Pour sa part, M. Bassil a remis à la coordinatrice de l’Onu une lettre adressée à M. Ban, dans laquelle il exprime des réserves sur la recommandation onusienne invitant les pays d’accueil à élaborer des politiques nationales de manière à faciliter l’inclusion sociale des réfugiés, sans écarter l’option de leur naturalisation. Dans sa lettre, M. Bassil souligne la « seule solution » qu’il préconise : « Le retour sûr et rapide des déplacés chez eux. Nous refusons la naturalisation et les séjours prolongés sous toutes leurs formes. »

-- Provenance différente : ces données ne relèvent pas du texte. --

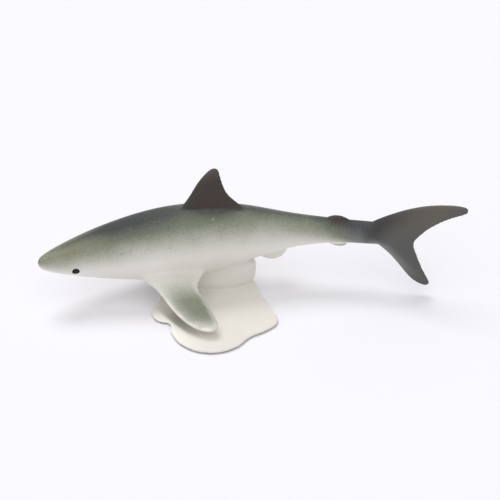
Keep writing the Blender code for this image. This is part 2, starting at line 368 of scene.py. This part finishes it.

Par ailleurs, le représentant permanent du Pnud au Liban et résident coordinateur de l’Onu pour les affaires humanitaires, Philippe Lazzarini, a été reçu hier par le ministre du Travail, Sejaan Azzi, qu’il a tenu à rassurer en écartant toute velléité internationale de naturaliser les déplacés syriens au Liban. « M. Ban a été très clair lors de sa dernière visite au Liban, lorsqu’il a insisté sur le retour sûr et graduel des déplacés syriens », a souligné M. Lazzarini, avant de rappeler « l’appui continu de l’Onu au Liban, qui continue d’assurer un accueil exceptionnel de réfugiés ». Il a précisé enfin que le refus par les autorités libanaises de toute naturalisation est clairement parvenu aux responsables onusiens : « Les autorités libanaises ont été claires et leur position est conforme à leur Constitution. » La solution des États-Unis…
La diplomatie américaine s’est également activée auprès du Premier ministre, Tammam Salam, afin de dissiper tout malentendu sur la question de la naturalisation. Le chargé d’affaires près l’ambassade US, l’ambassadeur Richard Jones, qui vient de rentrer d’un séjour aux États-Unis, s’est rendu au Grand Sérail. « La mise au point (publiée la veille par l’Onu) est très utile en ce sens qu’elle clarifie la position de l’organisation sur la question des déplacés », a précisé M. Jones. Il a déclaré ensuite que son pays « comprend la sensibilité de la question pour le Liban ». Pour le diplomate, « la solution optimale est le retour des réfugiés chez eux dès que les circonstances s’y prêtent, et si ce retour s’avère impossible, c’est vers d’autres pays que les réfugiés devront être transférés pour être naturalisés ». Et M. Jones d’ajouter : « Les États-Unis font ce qui leur est dû à ce niveau. Le président américain avait déjà annoncé une augmentation du nombre de réfugiés que notre pays entend accueillir cette année. Ce nombre sera encore revu à la hausse l’année prochaine. Toutefois, il faut comprendre que toute la crise des déplacés est complexe pour tous les États qui y sont impliqués. »
Par ailleurs, le ministre des Affaires sociales Rachid Derbas a déclaré à l’agence d’informations al-Markaziya que la question de la naturalisation, qu’il a pris l’initiative de soulever lors du dernier Conseil des ministres, fait l’objet d’un « refus unanime de la part de toutes les composantes du gouvernement ». « La naturalisation ne passera jamais », a-t-il souligné.
« Les propos de Ban Ki-moon suscitent des appréhensions non seulement auprès des Libanais, mais aussi des Syriens », a-t-il fait remarquer par ailleurs. Revenant sur son entretien la veille avec une délégation de parlementaires de l’Union européenne, il a révélé avoir été contacté par la chef de la Délégation de l’UE, qui « m’a assuré que la naturalisation des déplacés syriens au Liban n’est même pas mentionnée dans les débats ». Ce que dément pour sa part le ministre Rony Araiji, qui a confié hier qu’il « n’existe encore aucun signe, au niveau international, susceptible de mettre en échec l’hypothèse de la naturalisation des déplacés ».
Notons enfin que l’ancien ministre des AE Farès Boueiz a lui aussi critiqué le rapport « choquant » du secrétaire général de l’Onu qui « déroge aussi bien à la légalité qu’à la justice internationales ».